§ Objective
Output exactly the lines from the first one down to the line containing "return blade", inclusive.

*-*-*

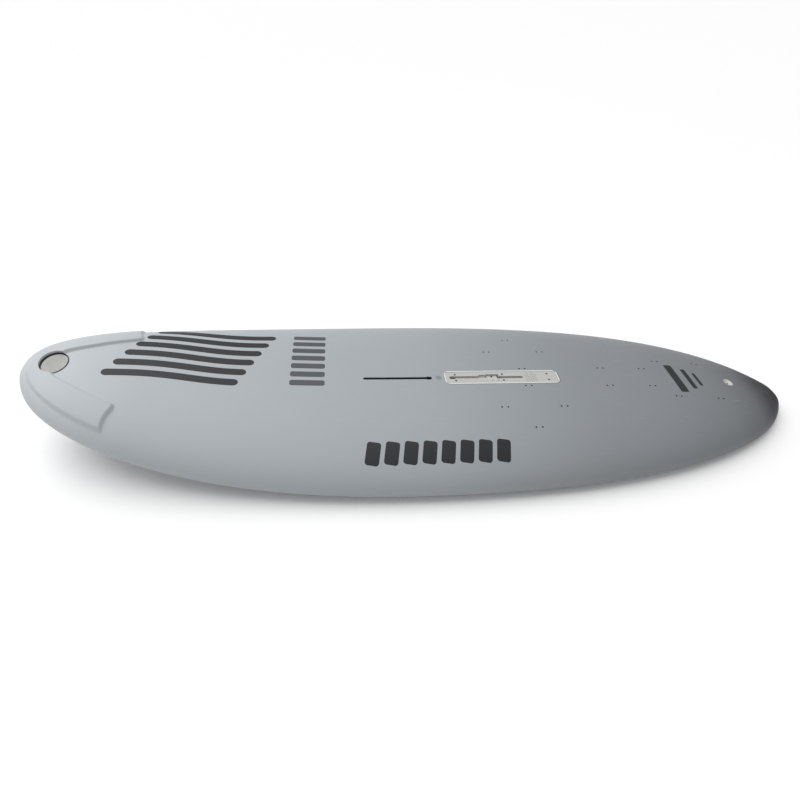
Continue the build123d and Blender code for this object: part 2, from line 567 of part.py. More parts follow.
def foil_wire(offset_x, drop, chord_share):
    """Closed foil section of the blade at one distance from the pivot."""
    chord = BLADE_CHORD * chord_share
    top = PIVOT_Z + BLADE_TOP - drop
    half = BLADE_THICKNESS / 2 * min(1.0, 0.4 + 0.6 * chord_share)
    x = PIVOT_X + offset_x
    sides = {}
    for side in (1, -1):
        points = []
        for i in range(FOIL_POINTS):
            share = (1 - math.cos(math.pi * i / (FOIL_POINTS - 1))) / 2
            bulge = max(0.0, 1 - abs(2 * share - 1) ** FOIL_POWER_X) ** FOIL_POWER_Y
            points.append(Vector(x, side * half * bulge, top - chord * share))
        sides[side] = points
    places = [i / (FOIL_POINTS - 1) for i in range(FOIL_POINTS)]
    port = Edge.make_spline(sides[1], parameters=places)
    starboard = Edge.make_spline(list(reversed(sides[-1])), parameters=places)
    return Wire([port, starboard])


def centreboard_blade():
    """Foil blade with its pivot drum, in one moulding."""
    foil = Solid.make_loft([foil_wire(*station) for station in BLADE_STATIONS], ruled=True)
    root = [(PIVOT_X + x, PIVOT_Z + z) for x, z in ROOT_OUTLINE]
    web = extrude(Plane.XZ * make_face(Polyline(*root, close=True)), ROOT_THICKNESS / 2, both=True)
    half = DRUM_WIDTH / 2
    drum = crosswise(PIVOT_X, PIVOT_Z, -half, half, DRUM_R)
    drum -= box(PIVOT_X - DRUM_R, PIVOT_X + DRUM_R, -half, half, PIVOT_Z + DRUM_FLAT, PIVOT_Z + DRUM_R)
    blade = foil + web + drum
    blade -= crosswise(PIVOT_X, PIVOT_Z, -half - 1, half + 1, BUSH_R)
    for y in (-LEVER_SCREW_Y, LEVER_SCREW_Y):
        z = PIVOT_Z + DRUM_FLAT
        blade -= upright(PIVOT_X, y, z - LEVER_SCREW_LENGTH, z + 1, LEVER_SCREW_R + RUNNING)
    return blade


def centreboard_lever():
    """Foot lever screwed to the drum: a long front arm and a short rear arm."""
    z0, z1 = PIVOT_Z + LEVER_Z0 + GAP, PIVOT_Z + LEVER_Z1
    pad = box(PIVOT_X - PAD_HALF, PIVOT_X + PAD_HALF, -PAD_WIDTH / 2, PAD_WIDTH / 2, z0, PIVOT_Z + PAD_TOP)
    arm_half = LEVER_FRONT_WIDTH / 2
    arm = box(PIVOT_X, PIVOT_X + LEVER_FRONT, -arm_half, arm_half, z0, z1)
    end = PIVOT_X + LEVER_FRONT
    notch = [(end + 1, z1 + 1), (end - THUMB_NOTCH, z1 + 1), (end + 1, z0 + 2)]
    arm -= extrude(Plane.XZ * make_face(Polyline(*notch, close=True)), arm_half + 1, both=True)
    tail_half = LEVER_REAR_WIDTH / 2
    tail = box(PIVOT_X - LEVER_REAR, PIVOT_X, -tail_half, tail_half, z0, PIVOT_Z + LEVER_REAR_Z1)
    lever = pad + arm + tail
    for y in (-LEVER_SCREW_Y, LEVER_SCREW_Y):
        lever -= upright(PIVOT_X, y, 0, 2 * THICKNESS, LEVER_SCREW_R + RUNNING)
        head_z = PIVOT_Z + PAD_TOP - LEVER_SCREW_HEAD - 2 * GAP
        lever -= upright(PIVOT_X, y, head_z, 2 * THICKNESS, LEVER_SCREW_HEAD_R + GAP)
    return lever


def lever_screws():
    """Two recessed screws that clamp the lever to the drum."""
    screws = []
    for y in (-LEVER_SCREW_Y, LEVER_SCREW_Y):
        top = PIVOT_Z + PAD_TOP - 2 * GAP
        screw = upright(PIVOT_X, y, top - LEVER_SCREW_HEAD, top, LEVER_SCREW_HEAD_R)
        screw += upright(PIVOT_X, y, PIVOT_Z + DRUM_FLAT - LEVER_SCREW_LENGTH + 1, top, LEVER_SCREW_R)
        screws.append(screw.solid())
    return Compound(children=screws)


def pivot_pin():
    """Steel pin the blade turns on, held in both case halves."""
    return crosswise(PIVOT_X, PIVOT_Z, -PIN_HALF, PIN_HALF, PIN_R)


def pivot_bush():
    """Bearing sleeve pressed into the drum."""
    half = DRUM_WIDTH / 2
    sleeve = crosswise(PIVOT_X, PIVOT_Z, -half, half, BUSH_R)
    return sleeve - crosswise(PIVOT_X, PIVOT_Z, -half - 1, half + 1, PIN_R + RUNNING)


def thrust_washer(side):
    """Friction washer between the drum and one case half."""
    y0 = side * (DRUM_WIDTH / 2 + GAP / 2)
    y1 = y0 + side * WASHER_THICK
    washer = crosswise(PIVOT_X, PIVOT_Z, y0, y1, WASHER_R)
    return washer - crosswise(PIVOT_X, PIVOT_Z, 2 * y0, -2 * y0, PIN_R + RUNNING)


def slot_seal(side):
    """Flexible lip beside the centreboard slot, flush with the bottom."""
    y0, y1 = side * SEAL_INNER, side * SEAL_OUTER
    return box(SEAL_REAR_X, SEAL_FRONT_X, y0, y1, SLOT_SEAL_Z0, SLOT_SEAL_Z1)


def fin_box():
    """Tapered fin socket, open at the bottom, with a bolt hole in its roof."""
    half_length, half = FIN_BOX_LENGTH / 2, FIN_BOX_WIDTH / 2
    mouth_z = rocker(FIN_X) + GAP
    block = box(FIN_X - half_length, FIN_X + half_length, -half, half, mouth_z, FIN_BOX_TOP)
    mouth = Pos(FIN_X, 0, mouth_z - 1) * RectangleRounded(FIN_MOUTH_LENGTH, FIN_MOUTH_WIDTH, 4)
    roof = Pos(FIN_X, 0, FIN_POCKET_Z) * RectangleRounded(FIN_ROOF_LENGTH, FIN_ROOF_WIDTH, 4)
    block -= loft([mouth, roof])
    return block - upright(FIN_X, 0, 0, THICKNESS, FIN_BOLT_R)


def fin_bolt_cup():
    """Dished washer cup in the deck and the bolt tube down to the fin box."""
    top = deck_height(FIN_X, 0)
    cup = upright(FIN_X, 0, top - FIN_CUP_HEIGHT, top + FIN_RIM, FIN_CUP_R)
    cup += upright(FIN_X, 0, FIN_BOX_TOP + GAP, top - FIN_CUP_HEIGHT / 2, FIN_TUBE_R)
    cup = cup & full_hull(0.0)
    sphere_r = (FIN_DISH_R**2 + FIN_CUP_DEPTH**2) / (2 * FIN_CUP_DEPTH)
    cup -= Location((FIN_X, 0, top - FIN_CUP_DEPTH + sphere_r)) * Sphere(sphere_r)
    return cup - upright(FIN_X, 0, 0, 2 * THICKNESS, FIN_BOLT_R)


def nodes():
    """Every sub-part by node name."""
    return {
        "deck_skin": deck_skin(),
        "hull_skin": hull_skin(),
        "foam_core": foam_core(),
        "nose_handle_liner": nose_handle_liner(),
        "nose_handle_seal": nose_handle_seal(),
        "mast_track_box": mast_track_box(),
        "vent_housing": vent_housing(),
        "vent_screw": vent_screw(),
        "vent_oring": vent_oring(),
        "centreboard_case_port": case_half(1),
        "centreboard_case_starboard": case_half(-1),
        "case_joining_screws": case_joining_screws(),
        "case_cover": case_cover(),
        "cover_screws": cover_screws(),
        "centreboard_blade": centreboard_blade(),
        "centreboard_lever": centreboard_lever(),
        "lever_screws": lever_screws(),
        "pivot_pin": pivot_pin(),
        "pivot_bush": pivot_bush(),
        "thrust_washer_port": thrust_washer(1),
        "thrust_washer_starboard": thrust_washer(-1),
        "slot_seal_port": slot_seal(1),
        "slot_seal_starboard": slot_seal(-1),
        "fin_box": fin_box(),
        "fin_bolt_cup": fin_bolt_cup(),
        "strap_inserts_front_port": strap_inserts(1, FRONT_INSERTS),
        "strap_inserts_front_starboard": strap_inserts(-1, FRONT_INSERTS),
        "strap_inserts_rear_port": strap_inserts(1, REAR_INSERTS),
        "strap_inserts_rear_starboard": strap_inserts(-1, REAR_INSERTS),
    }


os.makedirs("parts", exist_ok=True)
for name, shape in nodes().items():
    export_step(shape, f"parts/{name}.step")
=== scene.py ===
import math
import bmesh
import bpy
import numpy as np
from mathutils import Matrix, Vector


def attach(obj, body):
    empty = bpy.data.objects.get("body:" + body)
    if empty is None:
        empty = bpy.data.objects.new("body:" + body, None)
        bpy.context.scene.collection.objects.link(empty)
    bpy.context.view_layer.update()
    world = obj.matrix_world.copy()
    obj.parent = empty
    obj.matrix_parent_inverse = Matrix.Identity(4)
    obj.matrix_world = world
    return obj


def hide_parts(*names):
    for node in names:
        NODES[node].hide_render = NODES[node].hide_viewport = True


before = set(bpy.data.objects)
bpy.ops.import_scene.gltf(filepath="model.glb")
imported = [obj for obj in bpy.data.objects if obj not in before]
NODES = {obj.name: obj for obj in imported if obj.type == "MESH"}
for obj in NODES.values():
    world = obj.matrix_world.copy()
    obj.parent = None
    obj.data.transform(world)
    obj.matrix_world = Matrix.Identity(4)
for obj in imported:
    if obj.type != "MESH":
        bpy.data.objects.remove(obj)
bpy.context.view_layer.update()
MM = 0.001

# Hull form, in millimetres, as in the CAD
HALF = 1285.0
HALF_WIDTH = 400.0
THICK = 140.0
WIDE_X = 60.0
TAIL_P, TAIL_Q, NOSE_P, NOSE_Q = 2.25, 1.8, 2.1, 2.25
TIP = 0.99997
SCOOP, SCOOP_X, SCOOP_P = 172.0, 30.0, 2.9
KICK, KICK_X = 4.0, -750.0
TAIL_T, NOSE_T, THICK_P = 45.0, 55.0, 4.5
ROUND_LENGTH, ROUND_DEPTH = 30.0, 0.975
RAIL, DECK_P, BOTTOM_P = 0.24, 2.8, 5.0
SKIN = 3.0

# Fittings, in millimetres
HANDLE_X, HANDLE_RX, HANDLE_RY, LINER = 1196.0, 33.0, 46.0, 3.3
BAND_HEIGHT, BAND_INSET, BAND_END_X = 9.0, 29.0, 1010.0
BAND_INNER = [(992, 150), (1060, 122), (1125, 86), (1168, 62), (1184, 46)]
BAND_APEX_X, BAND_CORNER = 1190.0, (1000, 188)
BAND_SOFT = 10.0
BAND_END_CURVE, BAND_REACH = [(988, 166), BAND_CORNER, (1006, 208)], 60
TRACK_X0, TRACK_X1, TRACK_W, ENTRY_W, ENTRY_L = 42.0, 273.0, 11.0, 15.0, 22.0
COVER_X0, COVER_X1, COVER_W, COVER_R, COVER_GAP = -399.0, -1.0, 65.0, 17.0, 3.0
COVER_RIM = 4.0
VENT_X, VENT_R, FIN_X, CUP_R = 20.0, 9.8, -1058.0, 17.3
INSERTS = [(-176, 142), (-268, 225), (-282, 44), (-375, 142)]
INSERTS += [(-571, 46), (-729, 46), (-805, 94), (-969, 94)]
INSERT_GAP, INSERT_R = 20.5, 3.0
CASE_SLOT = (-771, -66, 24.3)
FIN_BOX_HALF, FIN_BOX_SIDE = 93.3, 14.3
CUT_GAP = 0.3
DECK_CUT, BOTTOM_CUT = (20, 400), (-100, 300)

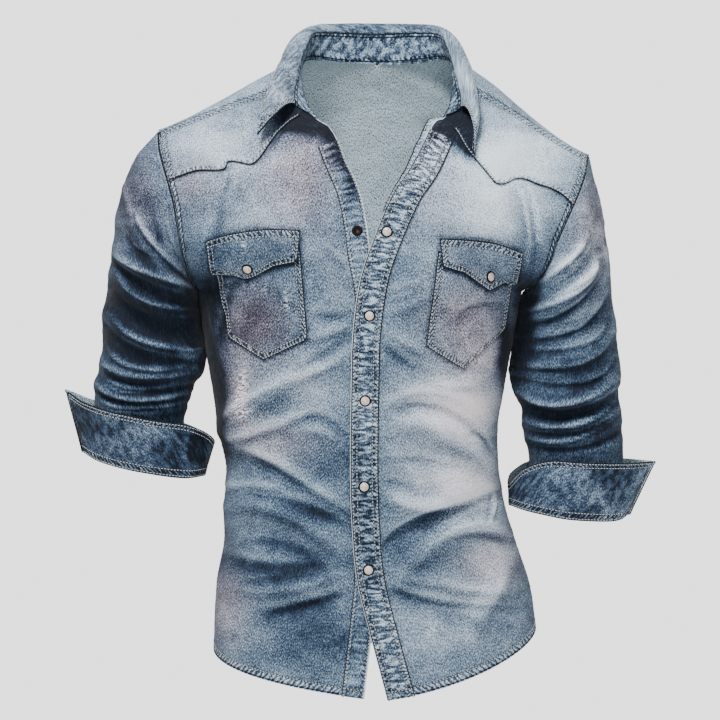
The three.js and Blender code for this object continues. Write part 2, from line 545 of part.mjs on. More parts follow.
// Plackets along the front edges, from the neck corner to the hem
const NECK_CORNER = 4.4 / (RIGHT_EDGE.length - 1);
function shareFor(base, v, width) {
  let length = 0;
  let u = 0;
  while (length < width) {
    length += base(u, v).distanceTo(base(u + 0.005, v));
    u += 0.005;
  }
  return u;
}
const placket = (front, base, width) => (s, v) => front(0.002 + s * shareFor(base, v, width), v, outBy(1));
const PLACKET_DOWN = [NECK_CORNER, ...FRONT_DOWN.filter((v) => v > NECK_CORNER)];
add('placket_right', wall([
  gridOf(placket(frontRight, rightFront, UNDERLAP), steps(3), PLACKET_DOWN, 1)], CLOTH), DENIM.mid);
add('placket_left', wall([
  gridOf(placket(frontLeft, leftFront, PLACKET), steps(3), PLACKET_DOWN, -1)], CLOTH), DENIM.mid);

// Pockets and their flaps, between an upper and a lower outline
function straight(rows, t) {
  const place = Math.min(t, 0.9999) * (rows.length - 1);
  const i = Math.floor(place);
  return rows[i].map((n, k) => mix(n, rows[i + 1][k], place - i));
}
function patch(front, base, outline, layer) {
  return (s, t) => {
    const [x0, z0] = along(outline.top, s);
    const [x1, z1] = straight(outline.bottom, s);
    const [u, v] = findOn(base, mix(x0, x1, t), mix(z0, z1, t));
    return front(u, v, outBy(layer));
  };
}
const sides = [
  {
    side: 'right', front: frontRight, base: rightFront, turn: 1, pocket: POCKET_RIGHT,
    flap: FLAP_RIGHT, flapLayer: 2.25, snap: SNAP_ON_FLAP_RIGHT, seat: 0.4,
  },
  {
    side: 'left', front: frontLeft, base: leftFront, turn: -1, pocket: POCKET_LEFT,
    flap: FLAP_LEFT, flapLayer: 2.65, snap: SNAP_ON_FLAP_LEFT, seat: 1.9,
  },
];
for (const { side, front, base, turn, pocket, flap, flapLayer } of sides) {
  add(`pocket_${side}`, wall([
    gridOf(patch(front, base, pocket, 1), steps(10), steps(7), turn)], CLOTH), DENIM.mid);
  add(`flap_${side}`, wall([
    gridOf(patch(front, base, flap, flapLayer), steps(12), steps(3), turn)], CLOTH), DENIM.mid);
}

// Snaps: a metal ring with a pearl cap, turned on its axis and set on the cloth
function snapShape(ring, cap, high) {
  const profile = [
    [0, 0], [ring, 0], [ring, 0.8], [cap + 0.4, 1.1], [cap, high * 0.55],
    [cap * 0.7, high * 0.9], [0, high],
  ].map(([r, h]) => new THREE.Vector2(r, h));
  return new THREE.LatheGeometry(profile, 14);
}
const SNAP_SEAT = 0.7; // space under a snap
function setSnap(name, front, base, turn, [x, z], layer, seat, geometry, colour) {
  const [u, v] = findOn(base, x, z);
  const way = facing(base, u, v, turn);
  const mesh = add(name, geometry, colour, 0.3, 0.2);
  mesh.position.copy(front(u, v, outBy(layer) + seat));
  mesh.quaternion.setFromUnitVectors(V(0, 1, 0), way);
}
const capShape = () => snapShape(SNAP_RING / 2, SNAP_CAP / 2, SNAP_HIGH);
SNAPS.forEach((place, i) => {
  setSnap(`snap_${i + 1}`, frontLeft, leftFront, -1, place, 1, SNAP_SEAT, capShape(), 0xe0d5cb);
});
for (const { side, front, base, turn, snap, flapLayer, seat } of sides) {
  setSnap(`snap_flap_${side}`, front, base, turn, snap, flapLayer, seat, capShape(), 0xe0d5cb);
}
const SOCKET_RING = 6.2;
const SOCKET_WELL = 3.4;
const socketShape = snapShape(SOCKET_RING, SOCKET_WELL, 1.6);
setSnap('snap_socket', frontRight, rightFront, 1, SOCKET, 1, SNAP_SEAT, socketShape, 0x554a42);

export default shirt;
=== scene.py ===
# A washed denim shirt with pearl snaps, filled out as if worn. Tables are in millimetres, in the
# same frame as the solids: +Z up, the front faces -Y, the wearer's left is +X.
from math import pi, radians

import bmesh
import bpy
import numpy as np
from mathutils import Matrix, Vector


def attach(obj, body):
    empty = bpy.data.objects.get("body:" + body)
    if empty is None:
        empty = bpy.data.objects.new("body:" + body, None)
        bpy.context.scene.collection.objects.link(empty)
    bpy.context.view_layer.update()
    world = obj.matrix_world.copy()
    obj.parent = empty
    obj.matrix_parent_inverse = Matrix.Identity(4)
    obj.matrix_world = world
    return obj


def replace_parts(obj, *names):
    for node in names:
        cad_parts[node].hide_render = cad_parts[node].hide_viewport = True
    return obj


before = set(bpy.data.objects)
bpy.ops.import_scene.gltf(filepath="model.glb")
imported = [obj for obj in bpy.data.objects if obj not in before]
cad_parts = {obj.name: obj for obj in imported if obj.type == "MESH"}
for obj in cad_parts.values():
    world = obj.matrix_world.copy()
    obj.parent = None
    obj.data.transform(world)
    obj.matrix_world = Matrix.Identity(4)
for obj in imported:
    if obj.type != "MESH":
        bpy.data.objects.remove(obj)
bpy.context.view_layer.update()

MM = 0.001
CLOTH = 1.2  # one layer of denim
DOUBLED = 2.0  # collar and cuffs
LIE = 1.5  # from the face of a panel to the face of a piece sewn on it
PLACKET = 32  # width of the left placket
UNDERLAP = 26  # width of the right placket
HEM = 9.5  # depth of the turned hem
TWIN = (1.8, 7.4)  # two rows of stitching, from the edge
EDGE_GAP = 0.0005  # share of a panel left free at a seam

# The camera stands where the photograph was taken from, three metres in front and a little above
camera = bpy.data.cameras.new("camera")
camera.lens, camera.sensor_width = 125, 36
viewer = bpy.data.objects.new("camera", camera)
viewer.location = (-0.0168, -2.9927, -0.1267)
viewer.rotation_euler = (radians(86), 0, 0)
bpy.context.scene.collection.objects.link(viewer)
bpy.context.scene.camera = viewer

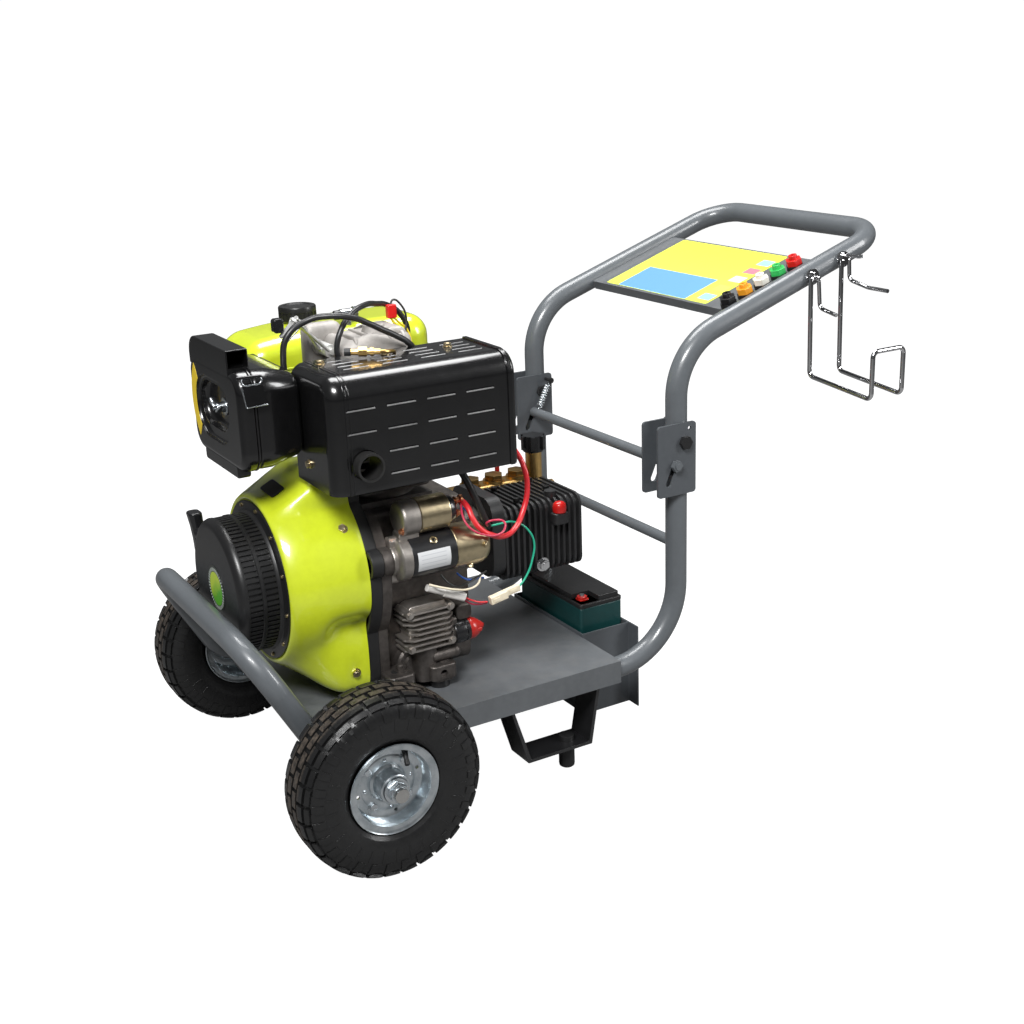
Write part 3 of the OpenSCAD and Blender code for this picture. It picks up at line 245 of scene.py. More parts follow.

*-*-*

§ The result
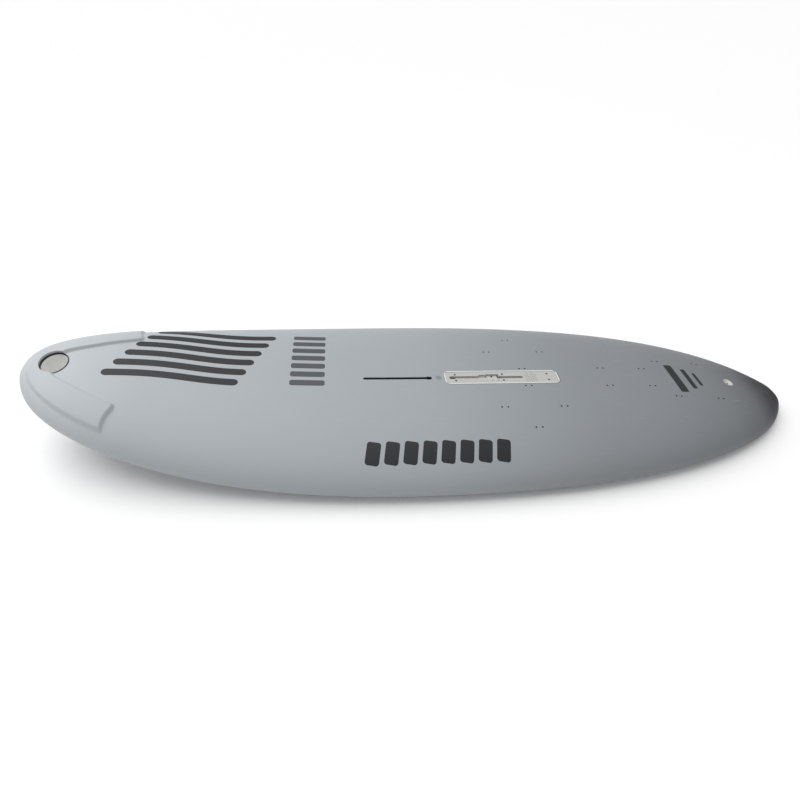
Continue the build123d and Blender code for this object: part 2, from line 567 of part.py. More parts follow.
def foil_wire(offset_x, drop, chord_share):
    """Closed foil section of the blade at one distance from the pivot."""
    chord = BLADE_CHORD * chord_share
    top = PIVOT_Z + BLADE_TOP - drop
    half = BLADE_THICKNESS / 2 * min(1.0, 0.4 + 0.6 * chord_share)
    x = PIVOT_X + offset_x
    sides = {}
    for side in (1, -1):
        points = []
        for i in range(FOIL_POINTS):
            share = (1 - math.cos(math.pi * i / (FOIL_POINTS - 1))) / 2
            bulge = max(0.0, 1 - abs(2 * share - 1) ** FOIL_POWER_X) ** FOIL_POWER_Y
            points.append(Vector(x, side * half * bulge, top - chord * share))
        sides[side] = points
    places = [i / (FOIL_POINTS - 1) for i in range(FOIL_POINTS)]
    port = Edge.make_spline(sides[1], parameters=places)
    starboard = Edge.make_spline(list(reversed(sides[-1])), parameters=places)
    return Wire([port, starboard])


def centreboard_blade():
    """Foil blade with its pivot drum, in one moulding."""
    foil = Solid.make_loft([foil_wire(*station) for station in BLADE_STATIONS], ruled=True)
    root = [(PIVOT_X + x, PIVOT_Z + z) for x, z in ROOT_OUTLINE]
    web = extrude(Plane.XZ * make_face(Polyline(*root, close=True)), ROOT_THICKNESS / 2, both=True)
    half = DRUM_WIDTH / 2
    drum = crosswise(PIVOT_X, PIVOT_Z, -half, half, DRUM_R)
    drum -= box(PIVOT_X - DRUM_R, PIVOT_X + DRUM_R, -half, half, PIVOT_Z + DRUM_FLAT, PIVOT_Z + DRUM_R)
    blade = foil + web + drum
    blade -= crosswise(PIVOT_X, PIVOT_Z, -half - 1, half + 1, BUSH_R)
    for y in (-LEVER_SCREW_Y, LEVER_SCREW_Y):
        z = PIVOT_Z + DRUM_FLAT
        blade -= upright(PIVOT_X, y, z - LEVER_SCREW_LENGTH, z + 1, LEVER_SCREW_R + RUNNING)
    return blade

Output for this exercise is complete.